MATERIAL —
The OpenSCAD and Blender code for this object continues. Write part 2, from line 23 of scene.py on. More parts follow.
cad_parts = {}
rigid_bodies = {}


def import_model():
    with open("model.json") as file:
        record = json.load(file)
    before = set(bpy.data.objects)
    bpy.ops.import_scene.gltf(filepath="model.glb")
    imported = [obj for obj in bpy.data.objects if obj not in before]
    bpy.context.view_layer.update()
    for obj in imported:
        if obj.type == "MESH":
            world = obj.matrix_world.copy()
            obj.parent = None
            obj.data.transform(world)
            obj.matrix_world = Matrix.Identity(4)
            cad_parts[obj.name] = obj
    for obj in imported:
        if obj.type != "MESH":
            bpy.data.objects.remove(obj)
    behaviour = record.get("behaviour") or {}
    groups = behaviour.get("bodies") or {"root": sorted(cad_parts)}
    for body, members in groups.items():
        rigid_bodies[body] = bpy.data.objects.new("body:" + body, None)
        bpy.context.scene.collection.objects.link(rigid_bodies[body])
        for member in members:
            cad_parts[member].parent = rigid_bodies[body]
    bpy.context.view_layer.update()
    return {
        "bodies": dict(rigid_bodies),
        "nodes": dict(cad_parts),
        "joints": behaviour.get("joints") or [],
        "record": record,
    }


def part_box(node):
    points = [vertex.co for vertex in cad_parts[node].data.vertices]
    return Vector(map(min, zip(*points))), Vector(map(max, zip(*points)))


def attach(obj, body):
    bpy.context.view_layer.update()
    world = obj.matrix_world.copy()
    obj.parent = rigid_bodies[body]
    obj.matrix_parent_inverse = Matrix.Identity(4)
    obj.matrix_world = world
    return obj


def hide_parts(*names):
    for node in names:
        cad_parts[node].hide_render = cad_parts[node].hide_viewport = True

OBJECTIVE —
Copy the material above, line for line.

FULL RESPONSE —
The OpenSCAD and Blender code for this object continues. Write part 2, from line 23 of scene.py on. More parts follow.
cad_parts = {}
rigid_bodies = {}


def import_model():
    with open("model.json") as file:
        record = json.load(file)
    before = set(bpy.data.objects)
    bpy.ops.import_scene.gltf(filepath="model.glb")
    imported = [obj for obj in bpy.data.objects if obj not in before]
    bpy.context.view_layer.update()
    for obj in imported:
        if obj.type == "MESH":
            world = obj.matrix_world.copy()
            obj.parent = None
            obj.data.transform(world)
            obj.matrix_world = Matrix.Identity(4)
            cad_parts[obj.name] = obj
    for obj in imported:
        if obj.type != "MESH":
            bpy.data.objects.remove(obj)
    behaviour = record.get("behaviour") or {}
    groups = behaviour.get("bodies") or {"root": sorted(cad_parts)}
    for body, members in groups.items():
        rigid_bodies[body] = bpy.data.objects.new("body:" + body, None)
        bpy.context.scene.collection.objects.link(rigid_bodies[body])
        for member in members:
            cad_parts[member].parent = rigid_bodies[body]
    bpy.context.view_layer.update()
    return {
        "bodies": dict(rigid_bodies),
        "nodes": dict(cad_parts),
        "joints": behaviour.get("joints") or [],
        "record": record,
    }


def part_box(node):
    points = [vertex.co for vertex in cad_parts[node].data.vertices]
    return Vector(map(min, zip(*points))), Vector(map(max, zip(*points)))


def attach(obj, body):
    bpy.context.view_layer.update()
    world = obj.matrix_world.copy()
    obj.parent = rigid_bodies[body]
    obj.matrix_parent_inverse = Matrix.Identity(4)
    obj.matrix_world = world
    return obj


def hide_parts(*names):
    for node in names:
        cad_parts[node].hide_render = cad_parts[node].hide_viewport = True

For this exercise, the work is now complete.